Olhei para ele com cara de bobo, como quem não sabia, e disse que era apenas cliente. O vigia ficou sem jeito e me pediu desculpa. Comecei a ver algumas coisas e assim que vi ele de costas, sai na Conselheiro e entrei naquela porta estreita que levava ao andar de cima. Onde se marcava cartão. Pensava que ia ser vendedor. Queria vender malas. Já tinha estado naquela seção. O cara devia ganhar os tubos. Como se compravam malas de viagem. Mas me puseram para trabalhar na seção de confeccionar carnês. Depois de dois dias, acho que viram que eu era um pouco lerdo para fazer um carnê, então me mandaram para o arquivo.
Era um arquivo de ferro com 25 gavetas. Cada uma com uma letra, de A à Z. Era o inicio dos nomes das pessoas.
As fichas de tanto serem manuseadas estavam rasuradas e as letras todas escritas com canetas bic, já estavam desaparecendo.
Quando o nome tinha uma tarja azul era porque o cliente era bom. Já com a tarja vermelha tratava-se de um Caloteiro. Eu começava a trabalhar as seis e meia da tarde, hora que as moças estavam saindo. Mas era obrigado a chegar à loja às seis horas. Então ficava meia hora, sentado esperando se escoar o horário delas. Estava recém casado, e sendo assim, era alvo de piadas por parte delas. Casadinho fresco, pescoço esfolado, e, outras, gracinhas que tinha que ouvir.
Tremendo “malandro”, recém saído das noites frias ou quentes da Paulicéia desvairada, ficava sempre atrás do toco. Malandro que é malandro, só abre o bico na hora certa.
Um dia a baixinha (tinha que ser) e muito bonitinha, cismou de me pagar pra cristo naquela meia hora de coçar o saco. Fazia perguntas das mais pesadas, em termos de sexo. As respostas eram do mesmo jeito que as perguntas eram feitas. Ou seja: Perguntas ousadas. Respostas idem. Quando a moça estava se perdendo no papo sua, chefe disse: “Menina para de ser otária. O cara ta deitando e rolando pra cima de você”.
A partir dai passei a ser mais respeitado.
Lá no arquivo fazia aquilo que mais gostava. Já estava craque, era um tal de abrir e fechar gavetas. Já estava abrindo gaveta certa até de olhos fechados.
Eis que um dia aparece na loja, Cabeleira e Zé fuinha, meus amigos da ronda das calçadas da Galeria Olido. Quem ia mesmo comprar era o Fuinha. Precisava de um terno para ir num casamento. Já tinha escolhido aquele tropical inglês bege, xadrezado.
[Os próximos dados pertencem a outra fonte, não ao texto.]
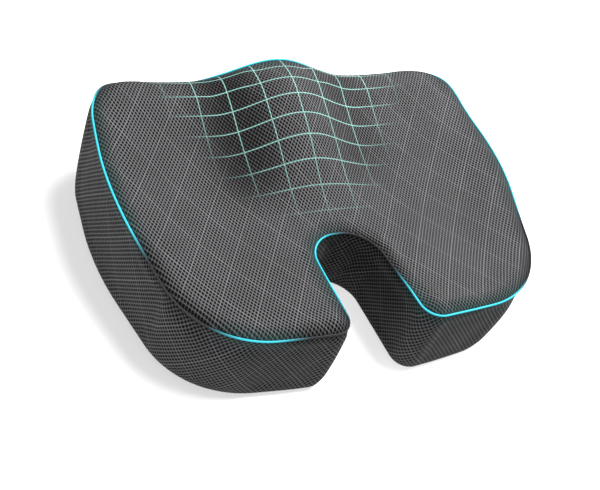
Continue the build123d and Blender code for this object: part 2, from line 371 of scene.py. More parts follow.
def new_mesh(name, points, faces, **attributes):
    """A smooth mesh object, with one named attribute of each point for each array given."""
    mesh = bpy.data.meshes.new(name)
    mesh.from_pydata([tuple(p) for p in points], [], faces)
    for label, values in attributes.items():
        values = np.asarray(values, np.float32)
        if values.ndim == 1:
            mesh.attributes.new(label, "FLOAT", "POINT").data.foreach_set("value", values)
        else:
            attribute = mesh.attributes.new(label, "FLOAT_VECTOR", "POINT")
            attribute.data.foreach_set("vector", values.ravel())
    mesh.shade_smooth()
    piece = bpy.data.objects.new(name, mesh)
    bpy.context.scene.collection.objects.link(piece)
    return piece


def thicken(piece, thickness):
    """Gives a panel its thickness, inwards from the surface that shows."""
    solidify = piece.modifiers.new("thickness", "SOLIDIFY")
    solidify.thickness = thickness
    solidify.offset = -1
    solidify.use_even_offset = True
    solidify.use_quality_normals = True


def soften_edges(piece):
    """Rounds the sharp edges of a small metal part, so that they catch the light."""
    bevel = piece.modifiers.new("soft_edges", "BEVEL")
    bevel.width = METAL_EDGE
    bevel.segments = 2
    bevel.limit_method = "ANGLE"
    bevel.angle_limit = math.radians(40)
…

Fui pegar sua ficha e lá estava uma tremenda tarja vermelha. Com a cartolina na mão e morrendo de rir. Cabeleira já estava sentando no chão rindo pra chuchu.
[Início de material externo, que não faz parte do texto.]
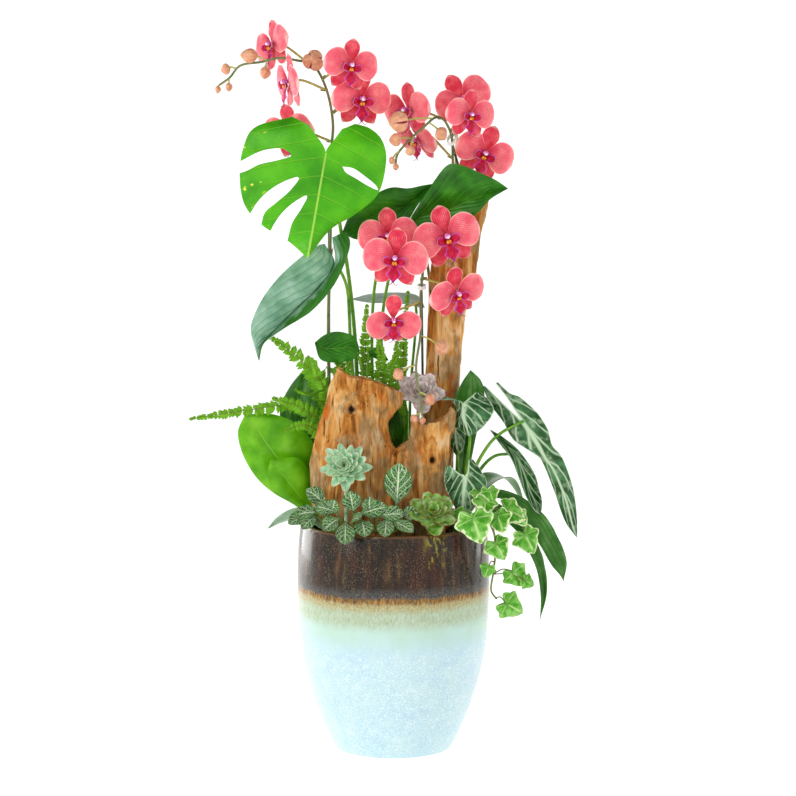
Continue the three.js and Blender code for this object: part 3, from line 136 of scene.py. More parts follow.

“Quinta-Feira (meu apelido) Não vai me dizer que o bicho é caloteiro?”.
“Caloteiríssimo Cabeleira, só tem risco vermelho na ficha do cara”. O pior de tudo, é que não era só nos três que dávamos risada. Toda a fila ria muito.
Outra chatice, um dia o gerente chamou minha atenção na frente de todo mundo:
”Lopomo aperta essa gravata. Não quero te ver mais com a gravata afrouxada!”.
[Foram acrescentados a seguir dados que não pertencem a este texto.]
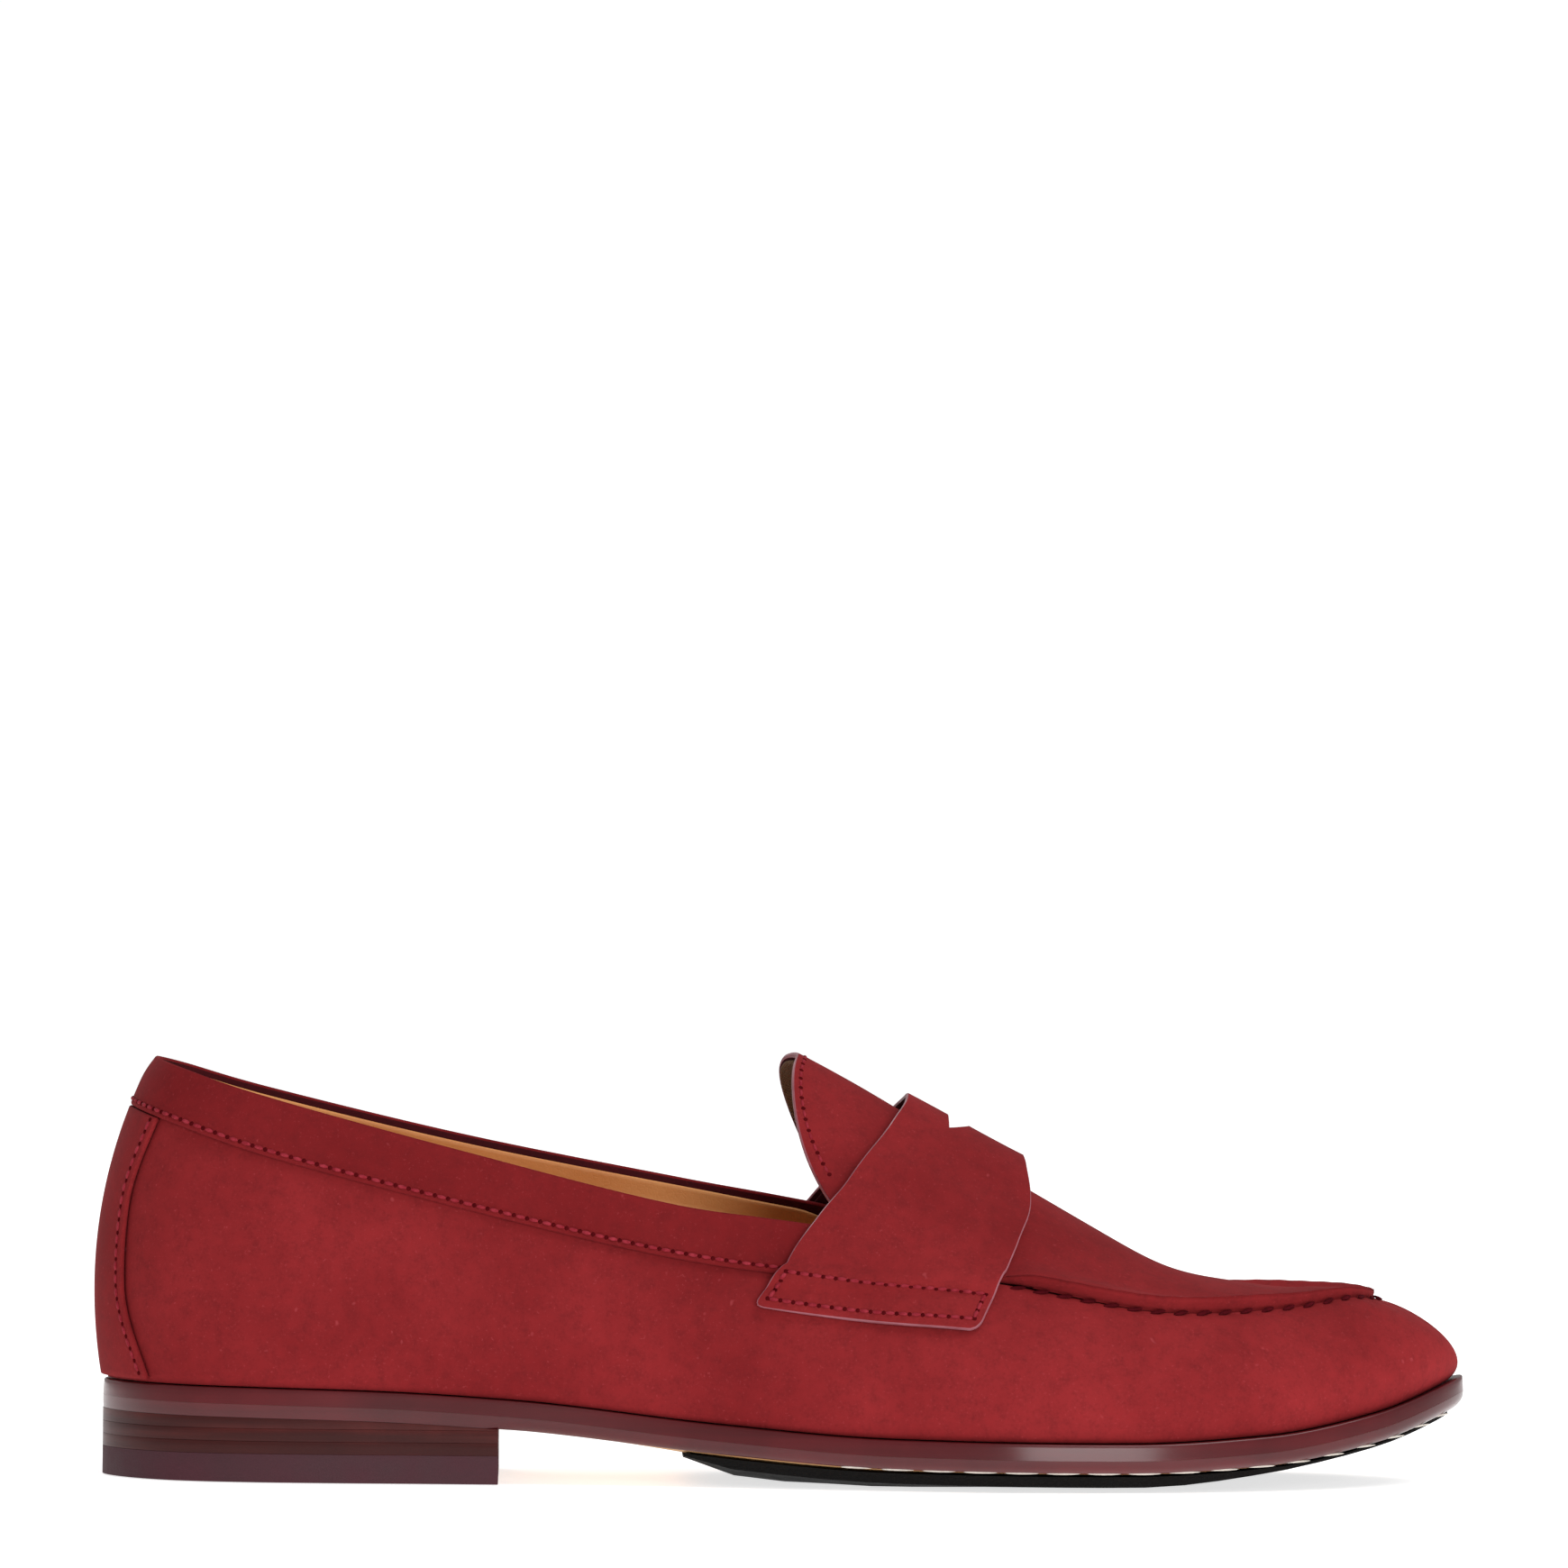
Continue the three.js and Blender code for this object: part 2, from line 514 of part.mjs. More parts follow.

O chefe da seção era o Teixeira, um gordo muito legal. Falava baixo, principalmente quando ia chamar a atenção da gente.
Um dia chegou um freguês raivoso. Acho que deu zebra em alguma compra. O cara chegou a mim e disse: “Quem é o gerente dessa merda?”.
Para que ele não fosse no cara errado, fui com ele até perto do gerente. É aquele cara ali.
Foi uma tremenda encrenca. Eu vibrava. Era aquele que me mandou fazer as contas e apertar a gravata. Estava vingado.
Não demorou muito. Ele chamou o Teixeira e disse bastante bravo: “Fala pra aquele idiota não me mandar mais ninguém aqui na minha mesa”. Teixeira com uma tremenda educação foi dizendo:
_ Porra Lopomo, não pode fazer isso. Nunca se manda um cliente na mesa do gerente.
_ Fica frio Teixeira. Tava devendo essa pra ele.

Como eu trabalhava já no meu ramo novamente durante o dia, recém-casado, ficava muito cansado. Já chegava dormindo ao Anhangabaú. Então decidi sair.